Plus, the government has recently made a change that might affect the market more than we know. It’s called Decree No. 60, and it’s getting brokers pretty excited.
Before Decree No. 60, foreign ownership of all publicly listed companies was limited to 49 percent for most stocks and 30 percent for banks. With Decree No. 60, however, companies can now apply to increase their foreign ownership cap to 100 percent.
So far only about 12 companies have increased their limits, but Weisblatt is hoping that more will follow suit. He is optimistic and believes that a whopping $100 billion will be listed by December 2017 – a $30 billion increase from 2016. What will make up this substantial growth? At least part of it will come from foreign investors.
Right now, Vietnam is classified as a Frontier Market by the Morgan Stanley MSCI, a yearly grading system that analyses the growth and effectiveness of global markets.
Many institutional investors are prohibited from investing in Frontier Markets, so the Vietnamese government, as well as brokers, are working hard to move Vietnam to the Emerging Market classification, which would improve its prestige and reputation and attract more globally managed money.
Size and liquidity are factors, sure, but these aren’t the only things Morgan Stanley looks at.

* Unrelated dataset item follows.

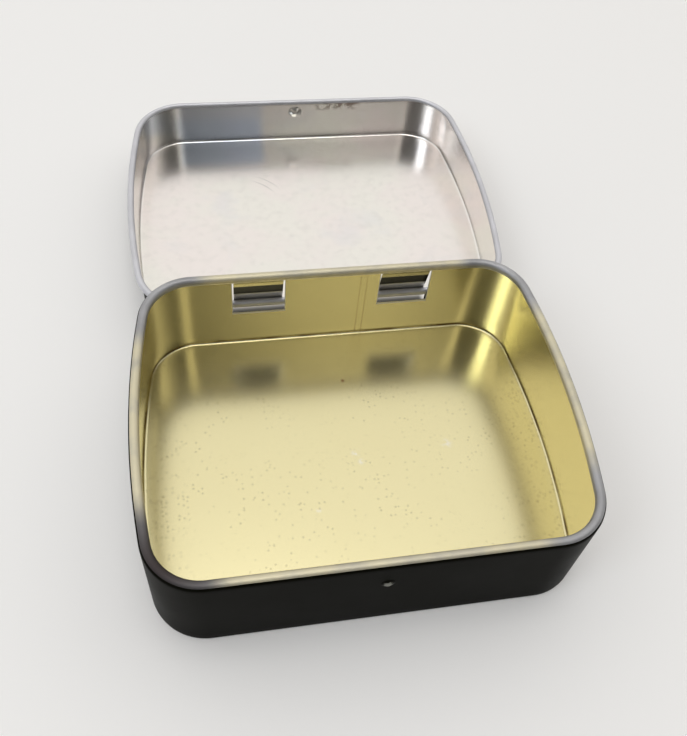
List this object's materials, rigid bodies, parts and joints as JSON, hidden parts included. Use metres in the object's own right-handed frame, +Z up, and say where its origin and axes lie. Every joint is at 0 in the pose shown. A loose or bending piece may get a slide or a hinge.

HOSE will also need more access to foreigners (Decree No. 60 should help with this) and increased transparency in general.
These developments are all very doable, Weisblatt says, although it may take a few years. Just as important is what going public is doing for Vietnam’s businesses in general. Shareholders are now demanding higher levels of profitability, efficiency, and transparency. With these changes, it looks like shareholders will get their wish.